======== Data lines ========

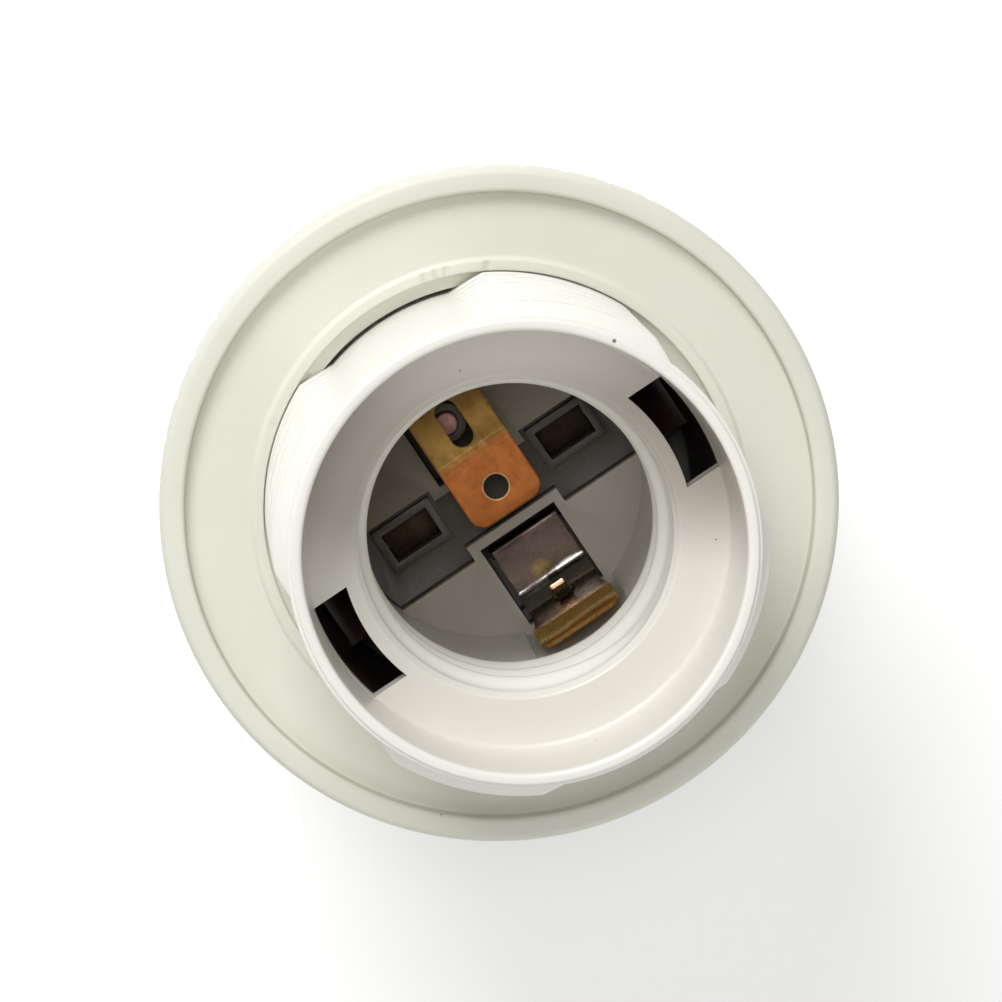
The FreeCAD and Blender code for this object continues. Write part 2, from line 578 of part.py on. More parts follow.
def make_centre_contact():
    """Sprung centre contact: a tab with a round hole, a slotted strip and a tail."""
    tab_z = CARRIER_TOP_Z + TAB_RISE
    root_z = CARRIER_TOP_Z + STRIP_ROOT_RISE
    path = [(TAB_END_Y, tab_z), (TAB_BEND_Y, tab_z), (STRIP_ROOT_Y, root_z),
            (STRIP_ROOT_Y, CARRIER_TOP_Z - STRIP_TAIL)]
    half = STRIP_WIDTH / 2
    x_range = (STRIP_X - half, STRIP_X + half)
    lower_path = [(y, z) for y, z in reversed(path)]
    strip = folded_sheet(lower_path, [BEND_R, BEND_R], SHEET, x_range)
    tab_corners = upright_edges(strip, (x_range[0] - 1, x_range[1] + 1), (TAB_END_Y - 0.1, TAB_END_Y + 0.1))
    strip = strip.makeFillet(TAB_CORNER_R, tab_corners)
    drill_z = (root_z - 2, tab_z + 1)
    slot = box((STRIP_X - STRIP_SLOT_R, STRIP_X + STRIP_SLOT_R),
               (STRIP_SLOT_Y[0] + STRIP_SLOT_R, STRIP_SLOT_Y[1] - STRIP_SLOT_R), drill_z)
    ends = [cylinder(STRIP_SLOT_R, drill_z, STRIP_X, STRIP_SLOT_Y[0] + STRIP_SLOT_R),
            cylinder(STRIP_SLOT_R, drill_z, STRIP_X, STRIP_SLOT_Y[1] - STRIP_SLOT_R)]
    hole = cylinder(TAB_HOLE_R, drill_z, STRIP_X, 0)
    return clean(strip.cut([slot.fuse(ends), hole]))


def make_side_contact():
    """Sprung side contact: a plate in its pocket, a step and an upright leaf with a rolled tip."""
    plate_z = CARRIER_TOP_Z - PLATE_DROP
    leaf_foot_z = CARRIER_TOP_Z
    leaf_top_z = leaf_foot_z + LEAF_HEIGHT
    path = [
        (PLATE_START_Y - SHEET, plate_z - PLATE_TAIL),
        (PLATE_START_Y - SHEET, plate_z),
        (PLATE_FOLD_Y, plate_z),
        (LEAF_FOOT_Y, leaf_foot_z),
        (LEAF_FOOT_Y, leaf_top_z),
        (LEAF_FOOT_Y - LEAF_TIP_OUT, leaf_top_z + LEAF_TIP_RISE),
    ]
    half = LEAF_TIP_WIDTH / 2
    sheet = folded_sheet(path, [BEND_R, BEND_R, BEND_R, 2.5], SHEET, (PLATE_X - half, PLATE_X + half))
    tip_z = leaf_top_z + LEAF_TIP_RISE
    narrow = PLATE_WIDTH / 2
    flare_z = leaf_foot_z + LEAF_HEIGHT * 0.6
    outline = []
    for side in (-1, 1):
        outer, inner = PLATE_X + side * (half + 1), PLATE_X + side * narrow
        tip = PLATE_X + side * half
        corners = [point(outer, 0, plate_z - PLATE_TAIL - 1), point(inner, 0, plate_z - PLATE_TAIL - 1),
                   point(inner, 0, flare_z), point(tip, 0, leaf_top_z),
                   point(tip, 0, tip_z + 1), point(outer, 0, tip_z + 1)]
        trim = Part.Face(Part.makePolygon(corners + [corners[0]])).extrude(point(0, -2 * CARRIER_R, 0))
        outline.append(trim)
    sheet = sheet.cut(outline)
    corner_z = tip_z - LEAF_CORNER_R
    for side in (-1, 1):
        centre_x = PLATE_X + side * (half - LEAF_CORNER_R)
        x_limits = sorted((centre_x, PLATE_X + side * (half + 1)))
        square = box(x_limits, (-CARRIER_R, LEAF_FOOT_Y + 1), (corner_z, tip_z + 1))
        round_r = Part.makeCylinder(LEAF_CORNER_R, CARRIER_R, point(centre_x, -CARRIER_R, corner_z),
                                    point(0, 1, 0))
        sheet = sheet.cut(square.cut(round_r))
    slit_z = (leaf_foot_z + 0.9, leaf_foot_z + 0.9 + LANCE_HEIGHT)
    slit = box((PLATE_X - LANCE_WIDTH / 2, PLATE_X + LANCE_WIDTH / 2),
               (LEAF_FOOT_Y - 2 * SHEET, LEAF_FOOT_Y + 2 * SHEET), slit_z)
    return clean(sheet.cut(slit))


def make_centre_rivet():
    """Rivet that holds the live bus strip, its head under the centre contact's slot."""
    shank_z = (CARRIER_BOTTOM_Z - BUS_THICKNESS, rivet_head_base())
    head_z = (rivet_head_base(), rivet_head_base() + RIVET_HEAD_HEIGHT)
    head = cylinder(RIVET_HEAD_R, head_z, RIVET_X, RIVET_Y)
    head = head.makeFillet(RIVET_HEAD_HEIGHT * 0.45, circle_edges(head, RIVET_HEAD_R, head_z[1]))
    return clean(cylinder(RIVET_R, shank_z, RIVET_X, RIVET_Y).fuse(head))


def bus_bar(start, end):
    """Return a flat bar with round ends under the carrier, between two (x, y) points."""
    z_range = (CARRIER_BOTTOM_Z - BUS_THICKNESS, CARRIER_BOTTOM_Z)
    run = point(end[0] - start[0], end[1] - start[1], 0)
    bar = box((0, run.Length), (-BUS_WIDTH / 2, BUS_WIDTH / 2), z_range)
    bar = turned(bar, math.degrees(math.atan2(run.y, run.x)))
    bar.translate(point(start[0], start[1], 0))
    ends = [cylinder(BUS_WIDTH / 2, z_range, *place) for place in (start, end)]
    wire_hole = cylinder(WIRE_HOLE_R, z_range, *end)
    return bar.fuse(ends).cut(wire_hole)


def make_live_bus_strip():
    """Brass strip from the rivet to the live terminal."""
    bar = bus_bar((RIVET_X, RIVET_Y), (-TERMINAL_X, TERMINAL_Y))
    rivet_hole = cylinder(RIVET_R + RIVET_FIT, (CARRIER_BOTTOM_Z - BUS_THICKNESS, CARRIER_BOTTOM_Z),
                          RIVET_X, RIVET_Y)
    return clean(bar.cut(rivet_hole))


def make_neutral_bus_strip():
    """Brass strip from the neutral terminal, folded up under the side contact's plate."""
    bar = bus_bar((PLATE_X, BUS_TAB_Y + BUS_THICKNESS / 2), (TERMINAL_X, TERMINAL_Y))
    top_z = CARRIER_TOP_Z - PLATE_DROP - SHEET - CONTACT_GAP
    half = BUS_TAB_WIDTH / 2
    tab = box((PLATE_X - half, PLATE_X + half), (BUS_TAB_Y, BUS_TAB_Y + BUS_THICKNESS),
              (CARRIER_BOTTOM_Z - BUS_THICKNESS, top_z))
    return clean(bar.fuse(tab))


def make_terminal_block(side):
    """Brass terminal block in its opening, with a wire hole and a screw hole."""
    x = side * TERMINAL_X
    half_x, half_y = TERMINAL_SIZE[0] / 2 - TERMINAL_FIT, TERMINAL_SIZE[1] / 2 - TERMINAL_FIT
    block_z = (CARRIER_BOTTOM_Z, CARRIER_BOTTOM_Z + TERMINAL_BLOCK_HEIGHT)
    block = box((x - half_x, x + half_x), (TERMINAL_Y - half_y, TERMINAL_Y + half_y), block_z)
    wire_hole = cylinder(WIRE_HOLE_R, (block_z[0], block_z[1] - 0.8), x, TERMINAL_Y)
    return clean(block.cut([wire_hole] + screw_holes(side)))


def make_terminal_screw(side):
    """Slotted screw that clamps the wire in its terminal."""
    z = screw_height()
    along = point(side, 0, 0)
    head_x = CARRIER_R - SCREW_HEAD_HEIGHT - SCREW_FIT
    shank = Part.makeCylinder(SCREW_R, head_x - TERMINAL_X - SCREW_FIT,
                              point(side * (TERMINAL_X + SCREW_FIT), TERMINAL_Y, z), along)
    head = Part.makeCylinder(SCREW_HEAD_R, SCREW_HEAD_HEIGHT, point(side * head_x, TERMINAL_Y, z), along)
    slot_x = sorted((side * (head_x + SCREW_HEAD_HEIGHT - SCREW_SLOT_DEPTH), side * CARRIER_R))
    slot = box(slot_x, (TERMINAL_Y - SCREW_SLOT_WIDTH / 2, TERMINAL_Y + SCREW_SLOT_WIDTH / 2),
               (z - SCREW_HEAD_R, z + SCREW_HEAD_R))
    return clean(shank.fuse(head).cut(slot))


def main():
    """Make every piece and write one STEP file for each."""
    pieces = {
        "front_sleeve": make_front_sleeve(),
        "rear_cap": make_rear_cap(),
        "neck_lock_screw": make_neck_lock_screw(),
        "shade_ring": make_shade_ring(),
        "contact_carrier": make_contact_carrier(),
        "centre_contact": make_centre_contact(),
        "side_contact": make_side_contact(),
        "centre_rivet": make_centre_rivet(),
        "live_bus_strip": make_live_bus_strip(),
        "neutral_bus_strip": make_neutral_bus_strip(),
        "live_terminal_block": make_terminal_block(-1),
        "neutral_terminal_block": make_terminal_block(1),
        "live_terminal_screw": make_terminal_screw(-1),
        "neutral_terminal_screw": make_terminal_screw(1),
    }
    os.makedirs("parts", exist_ok=True)
    for name, shape in pieces.items():
        shape.exportStep(f"parts/{name}.step")
        print(name, "valid", shape.isValid(), "solids", len(shape.Solids), "volume", round(shape.Volume, 1))


main()
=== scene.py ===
"""Looks of a screw-cap lamp holder with a threaded skirt and a shade ring.

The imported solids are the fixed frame. Each class below dresses one sub-assembly: it takes its
levels from the frame, works its surfaces out as arrays, and rides them on the bodies. Sizes in
the classes are millimetres; meshes are metres.
"""
import logging
import math
from dataclasses import dataclass
from enum import Enum
from functools import cached_property
from typing import Callable, Optional, Sequence, Union

import bmesh
import bpy
import numpy as np
from mathutils import Matrix, Vector
from mathutils.geometry import delaunay_2d_cdt


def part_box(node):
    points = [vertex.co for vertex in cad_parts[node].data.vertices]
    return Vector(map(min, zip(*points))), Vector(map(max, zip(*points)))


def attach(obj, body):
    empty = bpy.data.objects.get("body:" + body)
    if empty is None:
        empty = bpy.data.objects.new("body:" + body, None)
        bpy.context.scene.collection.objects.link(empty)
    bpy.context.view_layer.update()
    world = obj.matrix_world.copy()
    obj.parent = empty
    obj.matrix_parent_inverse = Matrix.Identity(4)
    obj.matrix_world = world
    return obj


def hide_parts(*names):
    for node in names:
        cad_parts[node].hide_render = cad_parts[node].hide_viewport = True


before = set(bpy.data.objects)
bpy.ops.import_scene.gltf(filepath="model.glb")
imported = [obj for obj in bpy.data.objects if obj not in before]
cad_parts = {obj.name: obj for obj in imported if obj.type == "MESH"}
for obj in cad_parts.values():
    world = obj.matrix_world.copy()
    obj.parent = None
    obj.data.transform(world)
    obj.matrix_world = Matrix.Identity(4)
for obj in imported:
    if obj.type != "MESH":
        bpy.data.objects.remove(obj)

LOG = logging.getLogger("lamp_holder")
MM = 0.001
FULL_TURN = 2.0 * math.pi
SEED = 27
CREASE = 35.0                   # degrees; sharper edges are shaded sharp
MERGE = 0.001                   # closer points of a solid's mesh are one
FLAT = 1.0                      # degrees; faces of a solid that meet flatter are one

Array = np.ndarray
Arrays = tuple[Array, Array]
Material = bpy.types.Material
Piece = bpy.types.Object
Pair = tuple[float, float]
Triple = tuple[float, float, float]
Colour = Triple                 # red, green and blue
Stops = tuple[tuple[float, Colour], ...]
Entry = Union["Value", float]   # what a node's socket takes
Tone = Union["Value", Colour]   # a colour, worked out or plain


class Body(str, Enum):
    """Bodies of the frame that pieces ride on."""

    HOLDER = "holder"
    RING = "ring"
    CENTRE_SPRING = "centre_spring"
    SIDE_SPRING = "side_spring"


# ---- Shader maths ----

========

#### Exercise:
The lines to be given again exactly are those from the one containing "for name, shape" up to and including the one containing "obj.parent = empty".

#### Written response:
    for name, shape in pieces.items():
        shape.exportStep(f"parts/{name}.step")
        print(name, "valid", shape.isValid(), "solids", len(shape.Solids), "volume", round(shape.Volume, 1))


main()
=== scene.py ===
"""Looks of a screw-cap lamp holder with a threaded skirt and a shade ring.

The imported solids are the fixed frame. Each class below dresses one sub-assembly: it takes its
levels from the frame, works its surfaces out as arrays, and rides them on the bodies. Sizes in
the classes are millimetres; meshes are metres.
"""
import logging
import math
from dataclasses import dataclass
from enum import Enum
from functools import cached_property
from typing import Callable, Optional, Sequence, Union

import bmesh
import bpy
import numpy as np
from mathutils import Matrix, Vector
from mathutils.geometry import delaunay_2d_cdt


def part_box(node):
    points = [vertex.co for vertex in cad_parts[node].data.vertices]
    return Vector(map(min, zip(*points))), Vector(map(max, zip(*points)))


def attach(obj, body):
    empty = bpy.data.objects.get("body:" + body)
    if empty is None:
        empty = bpy.data.objects.new("body:" + body, None)
        bpy.context.scene.collection.objects.link(empty)
    bpy.context.view_layer.update()
    world = obj.matrix_world.copy()
    obj.parent = empty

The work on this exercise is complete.